»»
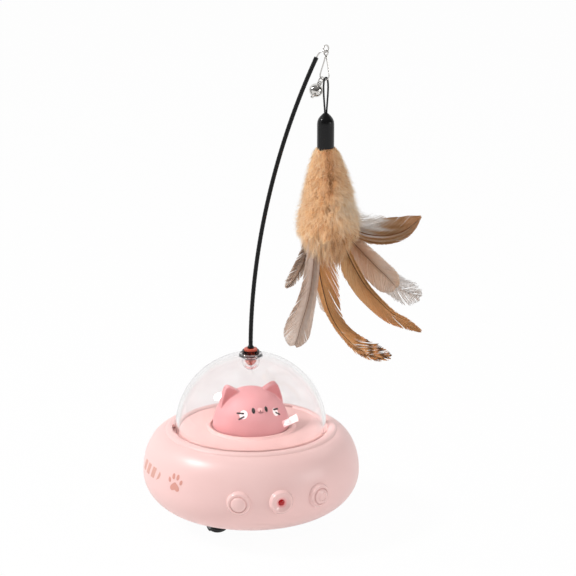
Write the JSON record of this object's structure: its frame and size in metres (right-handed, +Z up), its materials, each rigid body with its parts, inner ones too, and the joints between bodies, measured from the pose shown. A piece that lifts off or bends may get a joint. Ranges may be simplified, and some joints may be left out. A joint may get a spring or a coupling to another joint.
{
  "type": "automatic feather cat toy",
  "caption": "Round self-driving cat toy base with a clear twist-off dome over a cat's head and a bendy wand carrying a bell and a feather lure.",
  "frame": {"origin": "middle of the flat belly of the battery cover, on the axis of the casing and dome", "axes": "+Z up along the dome's axis, -Y towards the front where the buttons are, +X to the right of someone who faces the buttons"},
  "size_m": [0.1706, 0.1333, 0.2951],
  "materials": {
    "casing": "satin",
    "button": "satin",
    "head": "satin",
    "clear_dome": "gloss",
    "plug_silicone": "satin",
    "black_rubber": "matte",
    "black_plastic": "satin",
    "wand_braid": "satin",
    "steel": "polished",
    "bell_chrome": "polished",
    "usb_steel": "satin",
    "motor_can": "satin",
    "gear_plastic": "satin",
    "circuit_board": "satin",
    "battery_film": "gloss",
    "red_lens": "gloss",
    "loop_cord": "matte",
    "fur": "matte",
    "feather_brown": "matte",
    "feather_grey": "matte"
  },
  "bodies": {
    "base": {"upper_shell": "casing", "base_plate": "casing", "battery_cover": "casing", "motor_clamp": "casing", "deck": "casing", "cat_head": "head", "mode_switch": "black_plastic", "power_switch": "black_plastic", "caster_housing": "black_plastic", "caster_ring": "black_plastic", "base_screw_1": "steel", "base_screw_2": "steel", "base_screw_3": "steel", "base_screw_4": "steel", "battery_cover_screw": "steel", "clamp_screw_1": "steel", "clamp_screw_2": "steel", "deck_screw_1": "steel", "deck_screw_2": "steel", "deck_screw_3": "steel", "head_screw": "steel", "left_axle": "steel", "right_axle": "steel", "usb_socket": "usb_steel", "left_motor": "motor_can", "right_motor": "motor_can", "main_board": "circuit_board", "light_board": "circuit_board", "battery": "battery_film", "light_lens": "red_lens"},
    "left_wheel": {"left_hub": "gear_plastic", "left_tyre": "black_rubber"},
    "right_wheel": {"right_hub": "gear_plastic", "right_tyre": "black_rubber"},
    "left_pinion_shaft": {"left_pinion": "gear_plastic"},
    "right_pinion_shaft": {"right_pinion": "gear_plastic"},
    "caster": {"caster_ball": "steel"},
    "mode_key": {"mode_button": "button"},
    "power_key": {"power_button": "button"},
    "dome_cover": {"dome": "clear_dome", "grommet": "black_rubber"},
    "plug": {"wand_plug": "plug_silicone"},
    "wand": {"wand_rod": "wand_braid", "wand_eye": "steel"},
    "snap": {"snap_clip": "steel"},
    "lure": {"lure_loop": "loop_cord", "lure_cap": "black_plastic", "fur_tuft": "fur", "feather_1": "feather_brown", "feather_2": "feather_grey", "feather_3": "feather_brown", "feather_4": "feather_brown", "feather_5": "feather_grey", "feather_6": "feather_brown", "feather_7": "feather_grey", "feather_8": "feather_grey"},
    "jingle_bell": {"bell": "bell_chrome", "bell_ring": "bell_chrome", "bell_pellet": "bell_chrome"}
  },
  "joints": [
    {"name": "left_wheel_spin", "type": "hinge", "parent": "base", "child": "left_wheel", "pos_m": [-0.0256, -0.014, 0.0031], "axis": [1, 0, 0], "continuous": true},
    {"name": "left_pinion_spin", "type": "hinge", "parent": "base", "child": "left_pinion_shaft", "pos_m": [-0.0256, -0.014, 0.0085], "axis": [1, 0, 0], "continuous": true},
    {"name": "right_wheel_spin", "type": "hinge", "parent": "base", "child": "right_wheel", "pos_m": [0.0256, -0.014, 0.0031], "axis": [1, 0, 0], "continuous": true},
    {"name": "right_pinion_spin", "type": "hinge", "parent": "base", "child": "right_pinion_shaft", "pos_m": [0.0256, -0.014, 0.0085], "axis": [1, 0, 0], "continuous": true},
    {"name": "caster_roll", "type": "hinge", "parent": "base", "child": "caster", "pos_m": [0, 0.036, -0.0054], "axis": [1, 0, 0], "continuous": true},
    {"name": "mode_button_press", "type": "slide", "parent": "base", "child": "mode_key", "axis": [0.3746, 0.9272, 0], "range_m": [0, 0.0006], "stiffness_N_per_m": 900},
    {"name": "power_button_press", "type": "slide", "parent": "base", "child": "power_key", "axis": [-0.3746, 0.9272, 0], "range_m": [0, 0.0006], "stiffness_N_per_m": 900},
    {"name": "dome_twist", "type": "hinge", "parent": "base", "child": "dome_cover", "pos_m": [0, 0, 0.051], "axis": [0, 0, 1], "range_deg": [0, 20]},
    {"name": "plug_pull", "type": "slide", "parent": "dome_cover", "child": "plug", "axis": [0, 0, 1], "range_m": [0, 0.014]},
    {"name": "wand_turn", "type": "hinge", "parent": "plug", "child": "wand", "pos_m": [0, 0, 0.101], "axis": [0, 0, 1], "continuous": true},
    {"name": "snap_swing", "type": "hinge", "parent": "wand", "child": "snap", "pos_m": [0.04307, -0.01195, 0.28122], "axis": [0.9636, -0.2672, 0], "range_deg": [-25, 25]},
    {"name": "lure_swing", "type": "hinge", "parent": "snap", "child": "lure", "pos_m": [0.04307, -0.01195, 0.2647], "axis": [-0.2672, -0.9636, 0], "range_deg": [-6, 45]},
    {"name": "bell_swing", "type": "hinge", "parent": "snap", "child": "jingle_bell", "pos_m": [0.04129, -0.00935, 0.26494], "axis": [-0.2672, -0.9636, 0], "range_deg": [-14, 2]}
  ],
  "couplings": [
    {"joint": "left_pinion_spin", "follows": "left_wheel_spin", "ratio": 3},
    {"joint": "right_pinion_spin", "follows": "right_wheel_spin", "ratio": 3}
  ]
}
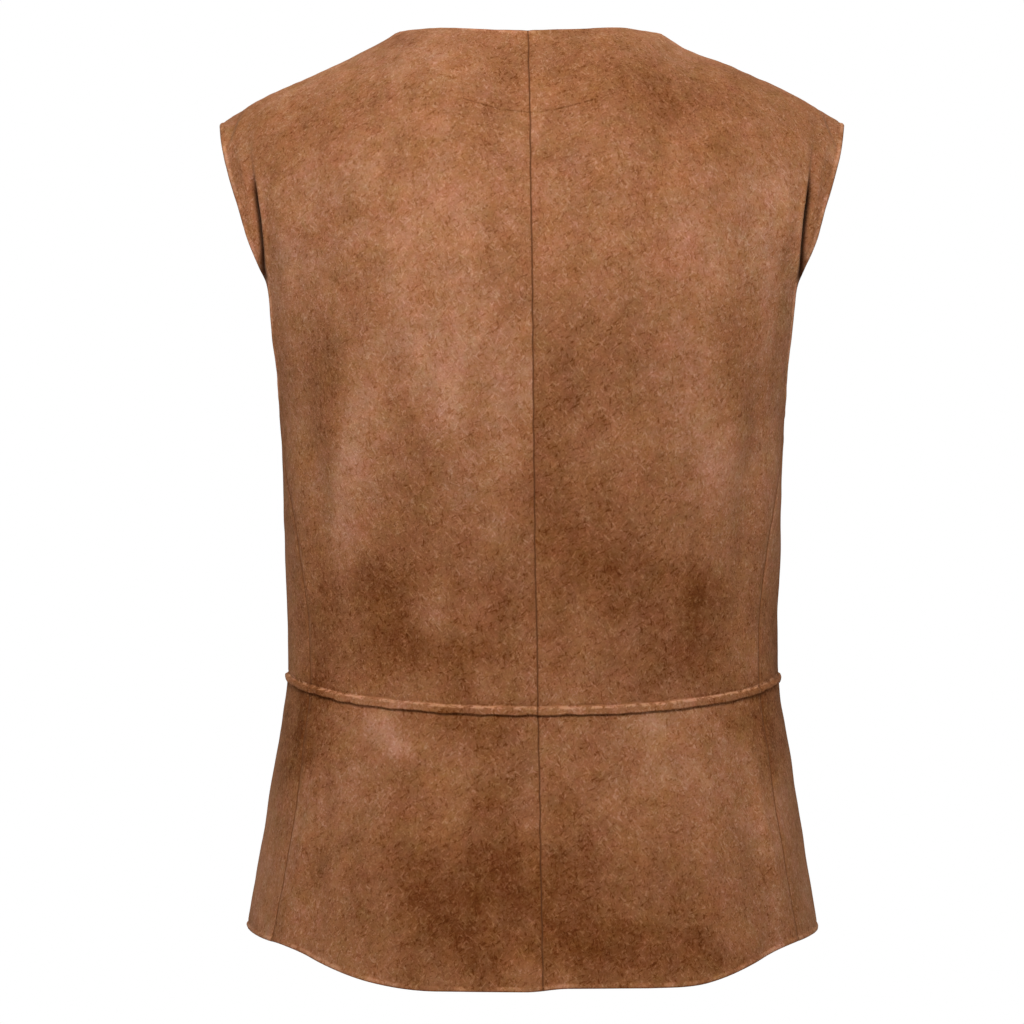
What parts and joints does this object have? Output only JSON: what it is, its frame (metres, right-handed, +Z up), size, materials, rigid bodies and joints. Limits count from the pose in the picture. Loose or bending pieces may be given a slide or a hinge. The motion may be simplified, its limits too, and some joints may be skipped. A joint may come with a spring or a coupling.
{
  "type": "renaissance vest",
  "caption": "Sleeveless suede-look vest filled out as worn, with a V neck, a lapped waist seam and a short flared skirt.",
  "frame": {"origin": "level with the tops of the shoulder seams at the neck, midway between them, where the wearer's shoulders carry the vest", "axes": "+Z up, +X the wearer's left, -Y the wearer's front"},
  "size_m": [0.46, 0.2655, 0.6888],
  "materials": {
    "suede": "brushed matt suede cloth"
  },
  "bodies": {
    "root": {"back_bodice_left": "suede", "back_bodice_right": "suede", "back_skirt_left": "suede", "back_skirt_right": "suede", "front_bodice_left": "suede", "front_bodice_right": "suede", "front_skirt_left": "suede", "front_skirt_right": "suede"}
  },
  "joints": []
}
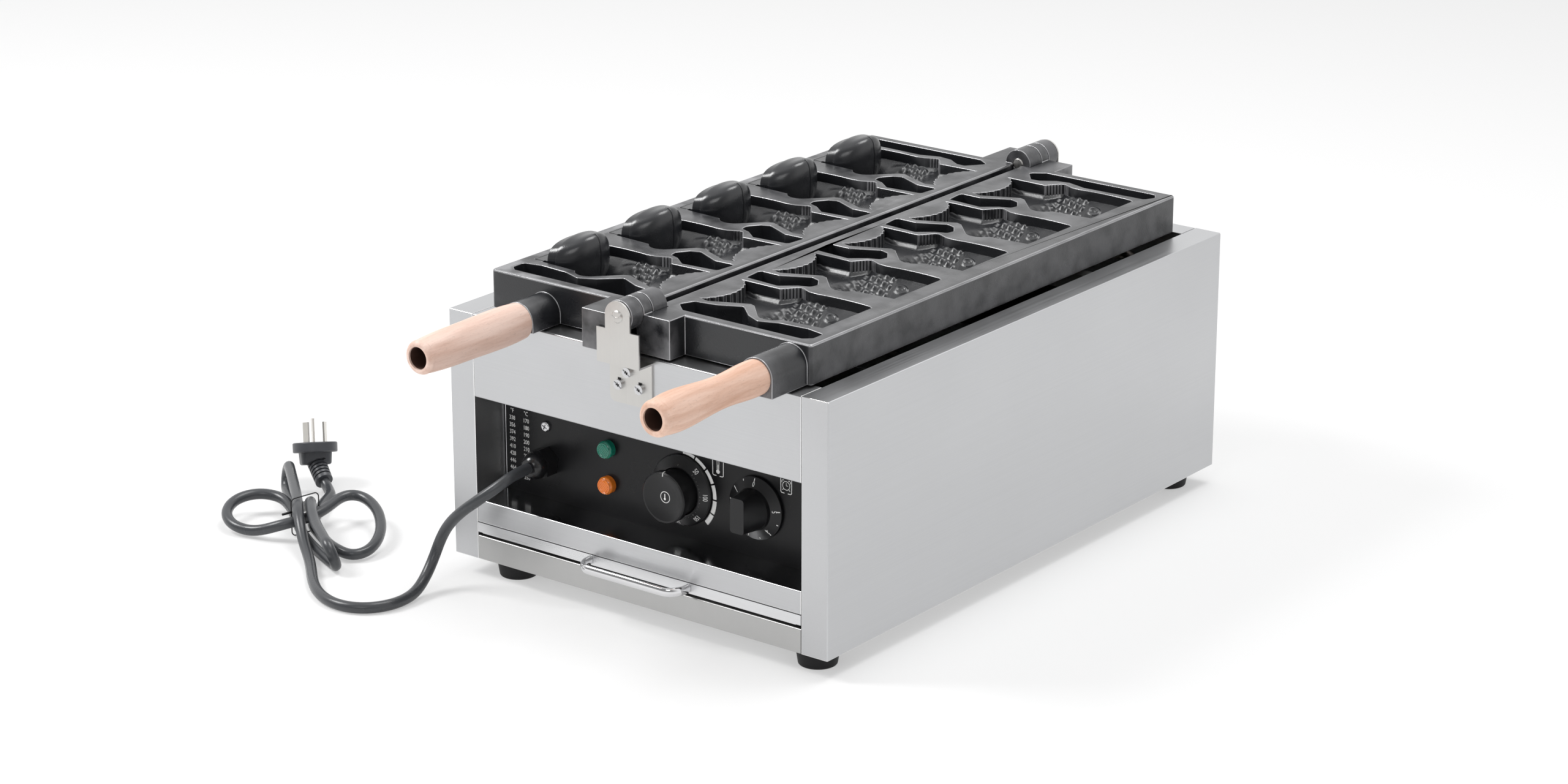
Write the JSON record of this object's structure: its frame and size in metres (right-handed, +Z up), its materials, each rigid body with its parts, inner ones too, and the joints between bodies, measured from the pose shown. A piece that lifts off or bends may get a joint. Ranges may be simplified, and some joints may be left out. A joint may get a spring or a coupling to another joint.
{
  "type": "taiyaki maker",
  "caption": "Countertop electric taiyaki maker: two swinging cast fish moulds with open-mouth cores on a steel case with a crumb tray, thermostat, timer and mains lead.",
  "frame": {"origin": "on the table under the middle of the machine's outline, handles included, the cord left out", "axes": "+X to the right seen from the controls, +Y from the controls to the back, +Z up"},
  "size_m": [0.6166, 0.6995, 0.2729],
  "materials": {
    "brushed_steel": "brushed stainless sheet",
    "bright_steel": "bright plated steel",
    "polished_chrome": "polished chrome",
    "coated_cast": "dark grained non-stick coating",
    "beech": "oiled beech",
    "panel_black": "matt black with white print",
    "knob_black": "satin black moulding",
    "gland_black": "black nylon",
    "control_plastic": "dark moulded plastic",
    "green_lens": "translucent green",
    "amber_lens": "translucent amber",
    "foot_rubber": "black rubber",
    "cord_rubber": "dark grey sheath with a soft sheen",
    "plug_black": "dark grey moulding",
    "pin_metal": "plated brass",
    "heater_sheath": "heat-tinted tube"
  },
  "bodies": {
    "case": {"side_panel_left": "brushed_steel", "side_panel_right": "brushed_steel", "front_panel": "brushed_steel", "back_panel": "brushed_steel", "back_panel_screws": "bright_steel", "base_plate": "brushed_steel", "control_panel": "panel_black", "control_shelf": "brushed_steel", "inner_partition": "brushed_steel", "tray_rail_left": "brushed_steel", "tray_rail_right": "brushed_steel", "foot_front_left": "foot_rubber", "foot_front_right": "foot_rubber", "foot_rear_left": "foot_rubber", "foot_rear_right": "foot_rubber", "foot_screws": "bright_steel", "hinge_bracket_front": "brushed_steel", "hinge_bracket_rear": "brushed_steel", "hinge_pin_front": "bright_steel", "hinge_pin_rear": "bright_steel", "bracket_screws": "bright_steel", "temperature_dial": "knob_black", "thermostat_body": "control_plastic", "timer_body": "control_plastic", "power_lamp": "green_lens", "heat_lamp": "amber_lens", "panel_screw": "bright_steel", "cable_gland_body": "gland_black", "cable_gland_nut": "gland_black", "cable_gland_locknut": "gland_black", "heater_left": "heater_sheath", "heater_right": "heater_sheath", "heater_support_front": "brushed_steel", "heater_support_rear": "brushed_steel", "terminal_block": "control_plastic", "power_cord_lead": "cord_rubber", "power_cord_hank": "cord_rubber", "power_cord_tail": "cord_rubber", "cord_tie": "bright_steel", "plug_body": "plug_black", "plug_pins": "pin_metal"},
    "left_mould": {"left_mould": "coated_cast", "mouth_core_1": "coated_cast", "mouth_core_2": "coated_cast", "mouth_core_3": "coated_cast", "mouth_core_4": "coated_cast", "mouth_core_5": "coated_cast", "left_handle": "beech", "left_handle_bolt": "bright_steel"},
    "right_mould": {"right_mould": "coated_cast", "right_handle": "beech", "right_handle_bolt": "bright_steel"},
    "crumb_tray": {"crumb_tray": "brushed_steel", "tray_handle": "polished_chrome"},
    "temperature_knob": {"temperature_knob": "knob_black", "thermostat_shaft": "bright_steel"},
    "timer_knob": {"timer_knob": "knob_black", "timer_shaft": "bright_steel"}
  },
  "joints": [
    {"name": "left_mould_swing", "type": "hinge", "parent": "case", "child": "left_mould", "pos_m": [0, 0, 0.253], "axis": [0, 1, 0], "range_deg": [0, 180]},
    {"name": "right_mould_swing", "type": "hinge", "parent": "case", "child": "right_mould", "pos_m": [0, 0, 0.253], "axis": [0, -1, 0], "range_deg": [0, 180]},
    {"name": "crumb_tray_slide", "type": "slide", "parent": "case", "child": "crumb_tray", "axis": [0, -1, 0], "range_m": [0, 0.4]},
    {"name": "temperature_turn", "type": "hinge", "parent": "case", "child": "temperature_knob", "pos_m": [0.02, -0.17325, 0.105], "axis": [0, 1, 0], "range_deg": [0, 283]},
    {"name": "timer_turn", "type": "hinge", "parent": "case", "child": "timer_knob", "pos_m": [0.092, -0.17325, 0.107], "axis": [0, 1, 0], "range_deg": [0, 275]}
  ]
}
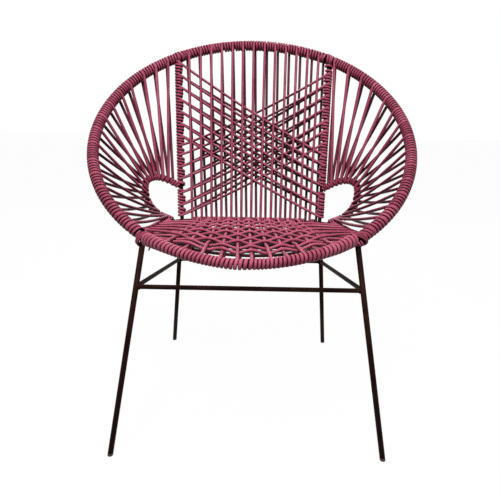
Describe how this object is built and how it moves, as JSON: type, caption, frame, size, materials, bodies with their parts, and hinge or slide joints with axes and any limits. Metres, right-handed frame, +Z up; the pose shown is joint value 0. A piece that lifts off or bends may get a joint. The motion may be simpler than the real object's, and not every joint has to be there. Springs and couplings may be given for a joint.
{
  "type": "acapulco chair",
  "caption": "Round string lounge chair: a leaning hoop and a seat ring of steel rod on splayed legs, wound and strung with plastic cord.",
  "frame": {"origin": "on the floor, under the middle of the chair's box", "axes": "+Z up, -Y to the front where the sitter's legs go, +X to the right as seen from the front"},
  "size_m": [0.7006, 0.6424, 0.8181],
  "materials": {
    "back_cord": "satin-gloss extruded cord, dusty wine red",
    "seat_cord": "satin-gloss extruded cord, dusty wine red, a little paler from light and use",
    "frame_paint": "dark brown-black paint, semi-gloss",
    "foot_plug": "matt black moulded plastic"
  },
  "bodies": {
    "root": {"seat_ring": "frame_paint", "hoop": "frame_paint", "back_upright_left": "frame_paint", "back_upright_right": "frame_paint", "arm_loop_left": "frame_paint", "arm_loop_right": "frame_paint", "leg_front_left": "frame_paint", "leg_front_right": "frame_paint", "leg_rear_left": "frame_paint", "leg_rear_right": "frame_paint", "stretcher_front": "frame_paint", "stretcher_rear": "frame_paint", "stretcher_left": "frame_paint", "stretcher_right": "frame_paint", "foot_plug_front_left": "foot_plug", "foot_plug_front_right": "foot_plug", "foot_plug_rear_left": "foot_plug", "foot_plug_rear_right": "foot_plug", "arm_loop_winding_left": "back_cord", "arm_loop_winding_right": "back_cord", "side_cord_left_upper": "back_cord", "side_cord_left_middle": "back_cord", "side_cord_left_lower": "back_cord", "side_cord_right_upper": "back_cord", "side_cord_right_middle": "back_cord", "side_cord_right_lower": "back_cord", "back_cord_upright": "back_cord", "back_cord_crossed": "back_cord", "seat_cord_lengthwise": "seat_cord", "seat_cord_crosswise": "seat_cord"}
  },
  "joints": []
}
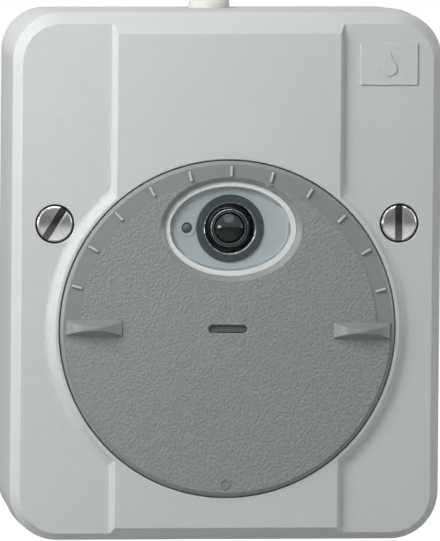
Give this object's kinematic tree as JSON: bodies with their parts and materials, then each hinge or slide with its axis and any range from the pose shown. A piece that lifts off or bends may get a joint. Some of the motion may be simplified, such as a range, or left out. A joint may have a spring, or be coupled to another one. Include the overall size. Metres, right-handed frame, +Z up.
««
→ Task details
List all lines above in which the string "object" appears.

→ Solution below
Write the JSON record of this object's structure: its frame and size in metres (right-handed, +Z up), its materials, each rigid body with its parts, inner ones too, and the joints between bodies, measured from the pose shown. A piece that lifts off or bends may get a joint. Ranges may be simplified, and some joints may be left out. A joint may get a spring or a coupling to another joint.
What parts and joints does this object have? Output only JSON: what it is, its frame (metres, right-handed, +Z up), size, materials, rigid bodies and joints. Limits count from the pose in the picture. Loose or bending pieces may be given a slide or a hinge. The motion may be simplified, its limits too, and some joints may be skipped. A joint may come with a spring or a coupling.
Write the JSON record of this object's structure: its frame and size in metres (right-handed, +Z up), its materials, each rigid body with its parts, inner ones too, and the joints between bodies, measured from the pose shown. A piece that lifts off or bends may get a joint. Ranges may be simplified, and some joints may be left out. A joint may get a spring or a coupling to another joint.
Describe how this object is built and how it moves, as JSON: type, caption, frame, size, materials, bodies with their parts, and hinge or slide joints with axes and any limits. Metres, right-handed frame, +Z up; the pose shown is joint value 0. A piece that lifts off or bends may get a joint. The motion may be simpler than the real object's, and not every joint has to be there. Springs and couplings may be given for a joint.
Give this object's kinematic tree as JSON: bodies with their parts and materials, then each hinge or slide with its axis and any range from the pose shown. A piece that lifts off or bends may get a joint. Some of the motion may be simplified, such as a range, or left out. A joint may have a spring, or be coupled to another one. Include the overall size. Metres, right-handed frame, +Z up.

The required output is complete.